Write out only the span of lines that begins at the line with "module copy_rise(c, colour)" and ends at the line with "obj.data.transform(obj.matrix_world)". Keep both end lines, word for word.
★ ★ ★
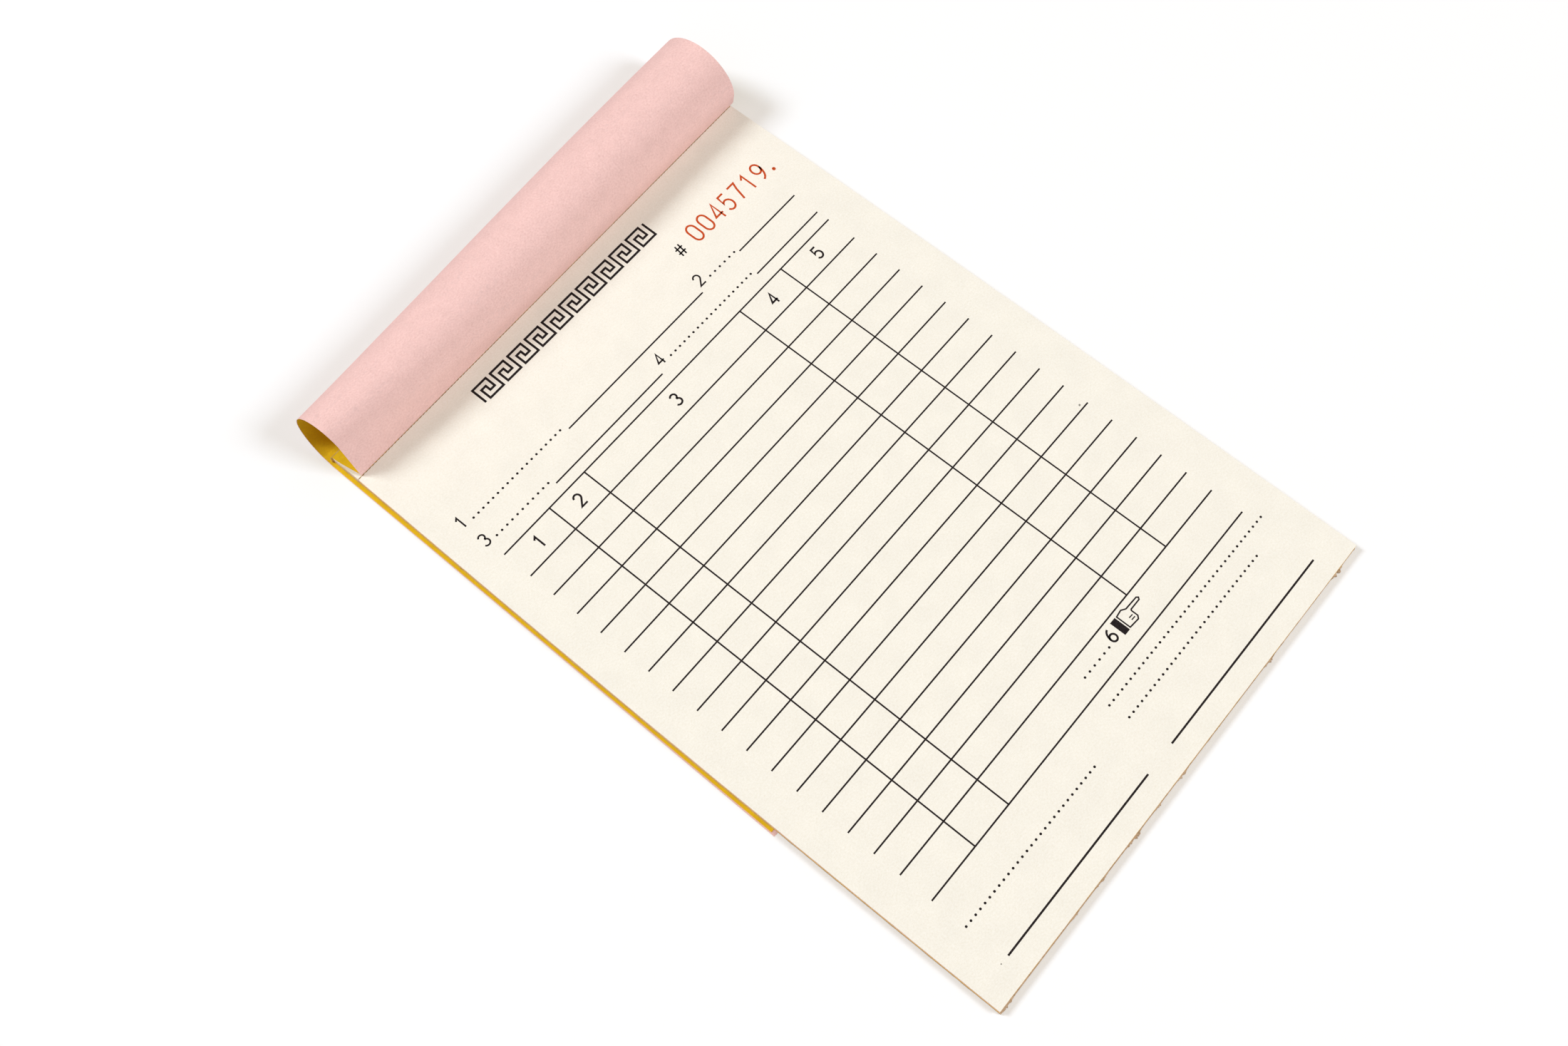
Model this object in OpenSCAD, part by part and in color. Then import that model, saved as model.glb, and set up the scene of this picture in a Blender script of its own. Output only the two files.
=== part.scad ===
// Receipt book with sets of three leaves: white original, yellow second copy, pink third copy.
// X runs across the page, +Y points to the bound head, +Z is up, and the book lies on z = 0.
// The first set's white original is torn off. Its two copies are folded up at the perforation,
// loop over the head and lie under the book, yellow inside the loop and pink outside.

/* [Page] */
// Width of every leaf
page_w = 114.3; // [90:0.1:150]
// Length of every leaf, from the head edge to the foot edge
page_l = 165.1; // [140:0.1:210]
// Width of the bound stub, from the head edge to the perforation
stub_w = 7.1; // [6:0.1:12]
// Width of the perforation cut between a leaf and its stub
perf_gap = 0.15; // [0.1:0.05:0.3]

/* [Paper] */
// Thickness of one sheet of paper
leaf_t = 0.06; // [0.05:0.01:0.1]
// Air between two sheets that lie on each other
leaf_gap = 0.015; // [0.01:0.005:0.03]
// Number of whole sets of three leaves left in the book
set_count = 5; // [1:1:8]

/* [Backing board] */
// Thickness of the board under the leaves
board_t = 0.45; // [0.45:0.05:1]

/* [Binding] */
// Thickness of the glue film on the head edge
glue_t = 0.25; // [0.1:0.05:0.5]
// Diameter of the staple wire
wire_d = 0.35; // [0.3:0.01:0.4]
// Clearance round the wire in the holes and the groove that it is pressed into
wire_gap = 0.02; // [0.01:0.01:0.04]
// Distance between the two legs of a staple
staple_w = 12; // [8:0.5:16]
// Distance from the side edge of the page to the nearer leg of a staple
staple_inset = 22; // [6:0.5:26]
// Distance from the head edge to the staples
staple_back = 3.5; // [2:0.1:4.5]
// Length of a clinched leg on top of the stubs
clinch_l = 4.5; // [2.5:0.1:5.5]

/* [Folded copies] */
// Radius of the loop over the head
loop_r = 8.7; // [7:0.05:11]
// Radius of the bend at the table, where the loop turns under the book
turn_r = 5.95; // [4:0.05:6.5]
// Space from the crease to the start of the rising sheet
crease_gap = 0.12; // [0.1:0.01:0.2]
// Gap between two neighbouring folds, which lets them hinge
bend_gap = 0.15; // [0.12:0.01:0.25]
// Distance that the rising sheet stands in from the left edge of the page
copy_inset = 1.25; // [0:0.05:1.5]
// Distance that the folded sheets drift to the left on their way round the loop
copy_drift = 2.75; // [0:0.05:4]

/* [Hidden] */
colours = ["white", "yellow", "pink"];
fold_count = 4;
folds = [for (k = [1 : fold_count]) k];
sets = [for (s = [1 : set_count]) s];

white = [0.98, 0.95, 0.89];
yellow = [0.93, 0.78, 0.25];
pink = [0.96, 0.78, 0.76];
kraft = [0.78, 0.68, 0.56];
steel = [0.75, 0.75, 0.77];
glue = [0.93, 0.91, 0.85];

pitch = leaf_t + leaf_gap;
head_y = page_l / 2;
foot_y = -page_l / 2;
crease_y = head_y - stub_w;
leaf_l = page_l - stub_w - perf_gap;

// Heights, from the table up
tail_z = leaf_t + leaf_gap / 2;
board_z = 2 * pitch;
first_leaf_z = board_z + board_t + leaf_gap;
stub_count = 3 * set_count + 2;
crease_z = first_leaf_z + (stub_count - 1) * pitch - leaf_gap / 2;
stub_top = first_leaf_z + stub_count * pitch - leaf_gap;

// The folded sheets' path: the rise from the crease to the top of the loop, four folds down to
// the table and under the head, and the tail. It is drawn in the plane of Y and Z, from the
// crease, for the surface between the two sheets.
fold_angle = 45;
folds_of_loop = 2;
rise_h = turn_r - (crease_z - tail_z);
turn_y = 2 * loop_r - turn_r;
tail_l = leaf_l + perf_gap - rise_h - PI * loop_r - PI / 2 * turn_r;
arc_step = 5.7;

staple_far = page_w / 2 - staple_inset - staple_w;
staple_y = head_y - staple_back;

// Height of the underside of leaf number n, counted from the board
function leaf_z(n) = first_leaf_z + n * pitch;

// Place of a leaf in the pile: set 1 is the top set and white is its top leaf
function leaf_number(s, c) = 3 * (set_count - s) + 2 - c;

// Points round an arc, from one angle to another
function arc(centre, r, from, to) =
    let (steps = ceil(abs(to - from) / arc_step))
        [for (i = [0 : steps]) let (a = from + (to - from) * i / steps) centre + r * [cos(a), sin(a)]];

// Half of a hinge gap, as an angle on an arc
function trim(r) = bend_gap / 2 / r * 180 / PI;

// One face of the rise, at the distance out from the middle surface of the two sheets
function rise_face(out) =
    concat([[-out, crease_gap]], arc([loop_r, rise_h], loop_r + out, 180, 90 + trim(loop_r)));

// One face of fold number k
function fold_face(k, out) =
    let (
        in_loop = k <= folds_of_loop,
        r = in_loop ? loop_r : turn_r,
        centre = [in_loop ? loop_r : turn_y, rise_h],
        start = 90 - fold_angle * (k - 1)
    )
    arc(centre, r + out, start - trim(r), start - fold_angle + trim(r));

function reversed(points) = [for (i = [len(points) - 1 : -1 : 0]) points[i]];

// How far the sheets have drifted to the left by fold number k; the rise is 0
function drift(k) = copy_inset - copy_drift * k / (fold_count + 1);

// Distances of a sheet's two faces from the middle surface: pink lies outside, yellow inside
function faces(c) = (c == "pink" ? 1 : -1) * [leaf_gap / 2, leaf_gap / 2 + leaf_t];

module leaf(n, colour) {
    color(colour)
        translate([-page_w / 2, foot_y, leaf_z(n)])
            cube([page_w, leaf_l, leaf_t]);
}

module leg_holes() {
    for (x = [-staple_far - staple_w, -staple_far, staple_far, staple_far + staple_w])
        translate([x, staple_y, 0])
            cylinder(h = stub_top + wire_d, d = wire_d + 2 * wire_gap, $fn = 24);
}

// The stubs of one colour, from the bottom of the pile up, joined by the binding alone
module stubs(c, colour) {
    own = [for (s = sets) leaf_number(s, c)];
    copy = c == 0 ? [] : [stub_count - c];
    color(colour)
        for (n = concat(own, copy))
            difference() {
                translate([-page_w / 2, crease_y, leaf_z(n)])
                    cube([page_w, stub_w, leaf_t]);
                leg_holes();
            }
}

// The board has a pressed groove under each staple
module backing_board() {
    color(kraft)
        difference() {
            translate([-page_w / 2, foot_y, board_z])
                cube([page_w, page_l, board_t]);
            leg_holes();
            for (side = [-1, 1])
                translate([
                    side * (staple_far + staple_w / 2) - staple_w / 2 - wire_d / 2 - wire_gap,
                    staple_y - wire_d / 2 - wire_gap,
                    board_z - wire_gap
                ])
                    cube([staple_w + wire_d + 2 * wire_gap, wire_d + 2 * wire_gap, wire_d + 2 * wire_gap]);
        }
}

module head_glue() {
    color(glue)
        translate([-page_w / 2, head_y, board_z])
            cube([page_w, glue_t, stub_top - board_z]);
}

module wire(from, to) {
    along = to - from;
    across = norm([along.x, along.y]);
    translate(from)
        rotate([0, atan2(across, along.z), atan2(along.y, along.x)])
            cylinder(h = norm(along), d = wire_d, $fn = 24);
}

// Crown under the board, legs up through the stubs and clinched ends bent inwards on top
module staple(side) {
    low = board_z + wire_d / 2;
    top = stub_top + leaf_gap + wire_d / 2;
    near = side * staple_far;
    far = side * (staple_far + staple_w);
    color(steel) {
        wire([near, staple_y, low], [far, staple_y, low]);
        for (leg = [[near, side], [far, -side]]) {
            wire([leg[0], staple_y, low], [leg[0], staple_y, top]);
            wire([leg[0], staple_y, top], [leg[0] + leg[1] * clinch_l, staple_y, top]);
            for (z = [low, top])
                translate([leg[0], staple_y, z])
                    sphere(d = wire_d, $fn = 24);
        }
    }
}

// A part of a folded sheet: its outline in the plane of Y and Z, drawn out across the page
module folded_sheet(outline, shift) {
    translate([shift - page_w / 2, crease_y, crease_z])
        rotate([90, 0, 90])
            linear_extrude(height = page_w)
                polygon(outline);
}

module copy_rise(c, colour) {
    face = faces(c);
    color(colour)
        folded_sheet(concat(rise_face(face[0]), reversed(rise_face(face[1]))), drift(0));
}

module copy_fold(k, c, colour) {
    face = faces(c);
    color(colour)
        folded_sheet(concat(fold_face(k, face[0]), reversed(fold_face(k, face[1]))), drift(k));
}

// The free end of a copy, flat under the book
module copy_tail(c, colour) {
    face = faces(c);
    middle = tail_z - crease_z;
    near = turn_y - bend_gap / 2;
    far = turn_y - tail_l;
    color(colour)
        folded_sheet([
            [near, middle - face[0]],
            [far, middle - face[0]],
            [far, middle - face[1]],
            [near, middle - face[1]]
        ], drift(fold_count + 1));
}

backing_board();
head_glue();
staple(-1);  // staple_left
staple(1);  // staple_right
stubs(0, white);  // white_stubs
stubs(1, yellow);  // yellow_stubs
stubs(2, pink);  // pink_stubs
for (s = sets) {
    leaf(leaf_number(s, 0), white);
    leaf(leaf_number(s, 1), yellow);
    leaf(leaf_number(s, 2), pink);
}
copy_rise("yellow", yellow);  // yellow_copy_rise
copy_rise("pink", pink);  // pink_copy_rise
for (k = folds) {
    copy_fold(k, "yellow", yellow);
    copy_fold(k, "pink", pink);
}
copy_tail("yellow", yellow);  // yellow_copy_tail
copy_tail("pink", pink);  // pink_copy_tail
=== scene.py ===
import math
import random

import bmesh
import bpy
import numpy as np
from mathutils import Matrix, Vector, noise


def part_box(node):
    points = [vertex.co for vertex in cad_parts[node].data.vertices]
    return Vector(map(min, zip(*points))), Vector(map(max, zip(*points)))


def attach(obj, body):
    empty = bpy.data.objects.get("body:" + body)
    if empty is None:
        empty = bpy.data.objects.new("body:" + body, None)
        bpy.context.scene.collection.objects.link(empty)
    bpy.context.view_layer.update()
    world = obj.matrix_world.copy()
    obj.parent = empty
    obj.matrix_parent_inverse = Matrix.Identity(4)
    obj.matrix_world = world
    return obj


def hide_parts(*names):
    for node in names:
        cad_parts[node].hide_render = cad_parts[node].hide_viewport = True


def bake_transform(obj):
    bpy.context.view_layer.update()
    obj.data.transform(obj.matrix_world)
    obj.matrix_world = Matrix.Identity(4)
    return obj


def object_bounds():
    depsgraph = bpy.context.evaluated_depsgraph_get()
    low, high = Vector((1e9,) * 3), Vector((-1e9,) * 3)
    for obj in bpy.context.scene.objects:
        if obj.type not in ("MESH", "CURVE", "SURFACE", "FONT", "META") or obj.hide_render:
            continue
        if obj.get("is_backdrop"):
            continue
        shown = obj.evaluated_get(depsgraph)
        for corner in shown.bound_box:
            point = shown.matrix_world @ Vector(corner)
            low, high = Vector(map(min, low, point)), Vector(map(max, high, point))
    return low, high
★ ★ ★
* _Response to the task_:
module copy_rise(c, colour) {
    face = faces(c);
    color(colour)
        folded_sheet(concat(rise_face(face[0]), reversed(rise_face(face[1]))), drift(0));
}

module copy_fold(k, c, colour) {
    face = faces(c);
    color(colour)
        folded_sheet(concat(fold_face(k, face[0]), reversed(fold_face(k, face[1]))), drift(k));
}

// The free end of a copy, flat under the book
module copy_tail(c, colour) {
    face = faces(c);
    middle = tail_z - crease_z;
    near = turn_y - bend_gap / 2;
    far = turn_y - tail_l;
    color(colour)
        folded_sheet([
            [near, middle - face[0]],
            [far, middle - face[0]],
            [far, middle - face[1]],
            [near, middle - face[1]]
        ], drift(fold_count + 1));
}

backing_board();
head_glue();
staple(-1);  // staple_left
staple(1);  // staple_right
stubs(0, white);  // white_stubs
stubs(1, yellow);  // yellow_stubs
stubs(2, pink);  // pink_stubs
for (s = sets) {
    leaf(leaf_number(s, 0), white);
    leaf(leaf_number(s, 1), yellow);
    leaf(leaf_number(s, 2), pink);
}
copy_rise("yellow", yellow);  // yellow_copy_rise
copy_rise("pink", pink);  // pink_copy_rise
for (k = folds) {
    copy_fold(k, "yellow", yellow);
    copy_fold(k, "pink", pink);
}
copy_tail("yellow", yellow);  // yellow_copy_tail
copy_tail("pink", pink);  // pink_copy_tail
=== scene.py ===
import math
import random

import bmesh
import bpy
import numpy as np
from mathutils import Matrix, Vector, noise


def part_box(node):
    points = [vertex.co for vertex in cad_parts[node].data.vertices]
    return Vector(map(min, zip(*points))), Vector(map(max, zip(*points)))


def attach(obj, body):
    empty = bpy.data.objects.get("body:" + body)
    if empty is None:
        empty = bpy.data.objects.new("body:" + body, None)
        bpy.context.scene.collection.objects.link(empty)
    bpy.context.view_layer.update()
    world = obj.matrix_world.copy()
    obj.parent = empty
    obj.matrix_parent_inverse = Matrix.Identity(4)
    obj.matrix_world = world
    return obj


def hide_parts(*names):
    for node in names:
        cad_parts[node].hide_render = cad_parts[node].hide_viewport = True


def bake_transform(obj):
    bpy.context.view_layer.update()
    obj.data.transform(obj.matrix_world)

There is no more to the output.